Database replication and CSAuth service

latintrpt · ‎03-31-2010

Hello everyone,

We had a scare yesterday. We had a wireless outage yesterday and we came to find out that it was because the CSauth service was not running on both our ACS's. New user's or user's trying to re-autenticate were unable to. We have 2 ACS's that authenticate user's simultaneously. The primary server replicates certain components every 60 minutes to the the secondary server. So primary sends and secondary receives. Primay sends every 60 mins and secondary is set to manully receive. Could this be causing a problem, should i set the replication on the primary to a higher time and the secondary set to a specific amount of minutes also?

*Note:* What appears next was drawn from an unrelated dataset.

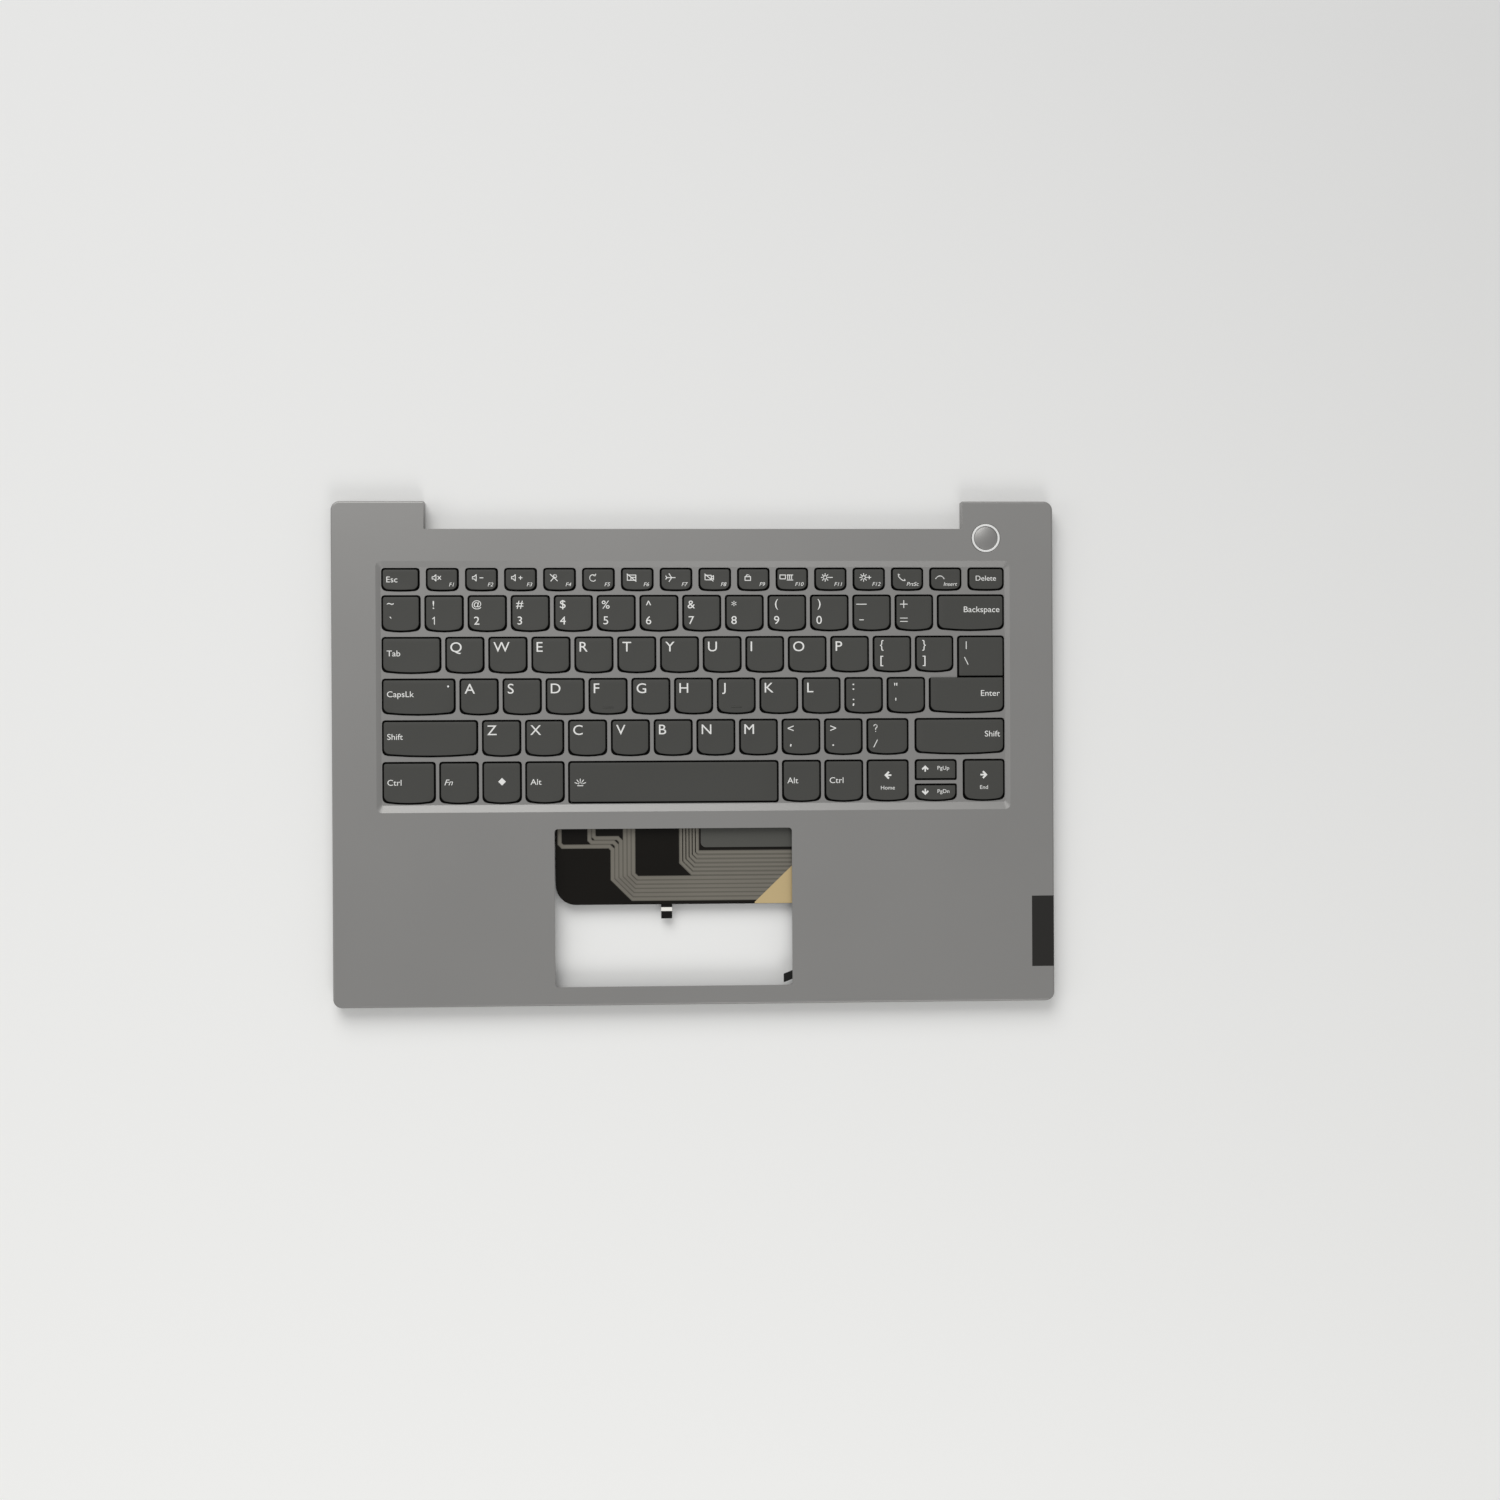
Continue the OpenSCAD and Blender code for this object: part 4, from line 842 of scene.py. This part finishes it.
def nearestKey(point):
    def distance(item):
        low, high = item[1]
        middle = (low + high) / 2
        outside = max(low.x - point.x, 0, point.x - high.x) + max(low.y - point.y, 0, point.y - high.y)
        return (outside, (middle - point).xy.length)
    return min(boxes.items(), key=distance)[0]


def buildMechanisms():
    meshes = {name: bmesh.new() for name in sprungKeys + ["joined"]}
    for groupName, material in groups.items():
        source = cadCopy(groupName)
        for part in looseParts(source):
            low, high = corners(part)
            name = nearestKey((low + high) / 2)
            target = meshes[name if name in sprungKeys else "joined"]
            copied = {v: target.verts.new(v.co) for v in {v for f in part for v in f.verts}}
            for face in part:
                copy = target.faces.new([copied[v] for v in face.verts])
                copy.material_index = mechanismMaterials.index(material)
        source.free()
    for name, bm in meshes.items():
        piece = finishPiece(bm, "mechanism_" + name, mechanismMaterials, smoothAngle=40, doubles=0,
                            recalc=False)
        shown(piece, "root", "link_plastic", *groups)
        if name != "joined":
            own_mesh(piece)


buildMechanisms()
print("mechanisms made")


# Power button, spun with a slight crown

button = {
    "crown": 0.5, "rise": 0.14, "rings": 8,      # the face bends down by the crown, from above the CAD's top
    "edge": 0.2, "edgeRound": 0.05, "edgeDrop": 0.12,
    "flange": 0.65, "flangeTop": 0.5, "stemRadius": 1.5, "stem": 0.3, "steps": 96,
}


def buildButton():
    low, high = boxOf("power_button")
    middle = (low + high) / 2
    flange = (high.x - low.x) / 2
    radius = flange - button["flange"]
    top, under = high.z, low.z + button["stem"]
    crown = [(radius - button["edge"]) * i / button["rings"] for i in range(button["rings"] + 1)]
    rim = top + button["rise"] - button["crown"]
    profile = [(r, top + button["rise"] - button["crown"] * (r / radius) ** 2) for r in crown]
    profile += [(radius - button["edgeRound"], rim), (radius, rim - button["edgeDrop"]),
                (radius, under + button["flangeTop"]), (flange, under + button["flangeTop"]),
                (flange, under), (button["stemRadius"], under), (button["stemRadius"], low.z), (0, low.z)]
    bm = bmesh.new()
    verts = [bm.verts.new((middle.x + r, middle.y, z)) for r, z in profile]
    edges = [bm.edges.new(pair) for pair in zip(verts, verts[1:])]
    bmesh.ops.spin(bm, geom=verts + edges, cent=(middle.x, middle.y, 0), axis=(0, 0, 1), dvec=(0, 0, 0),
                   angle=2 * math.pi, steps=button["steps"], use_merge=True, use_duplicate=False)
    piece = finishPiece(bm, "button_disc", [buttonMetal], smoothAngle=25, doubles=0.001)
    shown(piece, "power_button", "button_metal", "power_button")


buildButton()


# Foam pad in the opening: soft edges and a slightly swollen top

foam = {"edge": 0.3, "rise": 0.05, "rings": 3, "ringShare": 0.75, "fill": 0.9}


def buildFoam():
    bm = cadCopy("foam_pad")
    dissolveFlat(bm)
    bmesh.ops.bevel(bm, geom=list(bm.edges), offset=foam["edge"], offset_type="OFFSET", segments=4,
                    profile=0.5, affect="EDGES", material=-1)
    bm.normal_update()
    face = max((f for f in bm.faces if f.normal.z > 0.99), key=lambda f: f.calc_area())
    for i in range(foam["rings"]):
        face = ringIn(bm, face, (foam["ringShare"], foam["ringShare"]), foam["rise"] / (i + 1))
    pad = finishPiece(bm, "foam_block", [foamBlack], smoothAngle=60)
    shown(pad, "root", "foam_black", "foam_pad")


buildFoam()
print("button and foam made")


# Finish of the pieces that keep the frame's shape

def dress(name, material):
    obj = nodes[name]
    if not obj.data.materials:
        obj.data.materials.append(material)
    for slot in obj.material_slots:
        slot.link = "OBJECT"
        slot.material = material


for name, material in {
    "inner_frame": frameBlack, "threaded_inserts": insertBrass, "key_base_plate": plateSteel,
    "key_membrane": filmBlack, "light_guide": guideFilm, "light_guide_tail": tailFilm,
    "stabiliser_wires": wireSteel, "plate_stakes": frameBlack,
    "power_button_ring": ringMetal, "power_switch_board": boardGreen, "name_plate": plateBlack,
    "cable_cover_strip": stripGrey, "cable_tape": tapeBeige,
}.items():
    dress(name, material)
print("nodes dressed")


# Pale floor, soft lamps and the camera

studio = {
    "floorSize": 8.0, "floorNear": srgb(243, 243, 241), "floorFar": srgb(216, 216, 215),
    "floorBend": 0.33,      # painted shade: the floor darkens from the near colour to the far colour between this y and its opposite
    "world": 0.42,
}
lamps = {       # place, size and power
    "lamp_rear": ((-0.35, 1.1, 1.15), 1.3, 17.0),
    "lamp_front": ((0.2, -1.2, 1.15), 0.9, 6.0),
    "lamp_side": ((-1.3, -0.1, 1.0), 0.9, 2.0),
}


def buildFloor():
    bm = bmesh.new()
    bmesh.ops.create_grid(bm, x_segments=1, y_segments=1, size=studio["floorSize"] / 2 / mm)
    # painted shade: an even floor, coloured darker towards the far end where the light falls off
    tree = NodeTree("pale_floor_painted_shade")
    axis = tree.add("SeparateXYZ")
    tree.join(tree.place, axis.inputs["Vector"])
    ranged = tree.add("MapRange")
    ranged.inputs["From Min"].default_value = -studio["floorBend"]
    ranged.inputs["From Max"].default_value = studio["floorBend"]
    tree.join(axis.outputs["Y"], ranged.inputs["Value"])
    tree.join(tree.between(ranged.outputs["Result"], studio["floorNear"], studio["floorFar"], 0, 1),
              tree.shader.inputs["Base Color"])
    tree.shader.inputs["Roughness"].default_value = 0.9
    tree.shader.inputs["Specular IOR Level"].default_value = 0.1
    floor = finishPiece(bm, "floor", [tree.material])


def buildLamp(name, place, size, power):
    # a round lamp that faces the origin
    lamp = bpy.data.lights.new(name, "AREA")
    lamp.shape = "DISK"
    lamp.size = size
    lamp.energy = power
    obj = link(bpy.data.objects.new(name, lamp))
    obj.location = place
    obj.rotation_mode = "QUATERNION"
    obj.rotation_quaternion = (-Vector(place)).to_track_quat("-Z", "Y")


def buildWorld():
    world = bpy.data.worlds.new("studio")
    world.use_nodes = True
    background = world.node_tree.nodes["Background"]
    background.inputs["Color"].default_value = (1, 1, 1, 1)
    background.inputs["Strength"].default_value = studio["world"]
    bpy.context.scene.world = world


view = {"lens": 50, "sensor": 36, "place": (-23.3, 3.7, 938.0), "turn": (-0.0026, -0.0511, -0.0052)}


def buildCamera():
    # the turn is an axis times its angle
    camera = bpy.data.cameras.new("camera")
    camera.lens = view["lens"]
    camera.sensor_width = view["sensor"]
    obj = link(bpy.data.objects.new("camera", camera))
    obj.location = Vector(view["place"]) * mm
    turn = Vector(view["turn"])
    obj.rotation_mode = "QUATERNION"
    obj.rotation_quaternion = Quaternion(turn.normalized(), turn.length)
    bpy.context.scene.camera = obj


buildFloor()
for name, (place, size, power) in lamps.items():
    buildLamp(name, place, size, power)
buildWorld()
buildCamera()
bpy.context.scene.view_settings.view_transform = "Standard"
print("studio made")

bpy.context.view_layer.update()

When I replicate, does CSAuth stop for both the sender and receiver at the same time? I'm running Release 4.1(1) Build 23 on both ACS's. I just don't know why both were stopped at the same time and didn't come back up. I have a feeling it's the replication but can't pinpoint if it's a setting issue.

Thank You

darpotter · ‎04-01-2010

Here's how replication works...

On the master, the csauth service will lock out request traffic from its local radius, tacacs & admin service. It will then collate the fileset ready for replication and then start responding to requests again. It will then (in the background) work its way through the list of slaves by firstly sending the replication fileset and then instructing the slave the accept the replication.

On the slave the replication fileset is received as a background task and only when its complete will it lock out the radius, tacacs & admin services while it copies the fileset into place.

So the master and slave are never out of operation at the same time.

The master will only lock out once regardless of how many slaves it replicates to

The lock out period is only as long as it takes to physically copy and compress the replication fileset

Hourly replication seems quite aggressive, I think I really intended for daily when it was written.

Failover timeouts on the AAA Clients should be 30seconds or more. There's always the danger that a device times out on the master, flips over the to slave just as that is getting the replication. Perhaps you can check the replication logs on the master and slave to see how long replication is taking. This might give you some idea about timings on failover.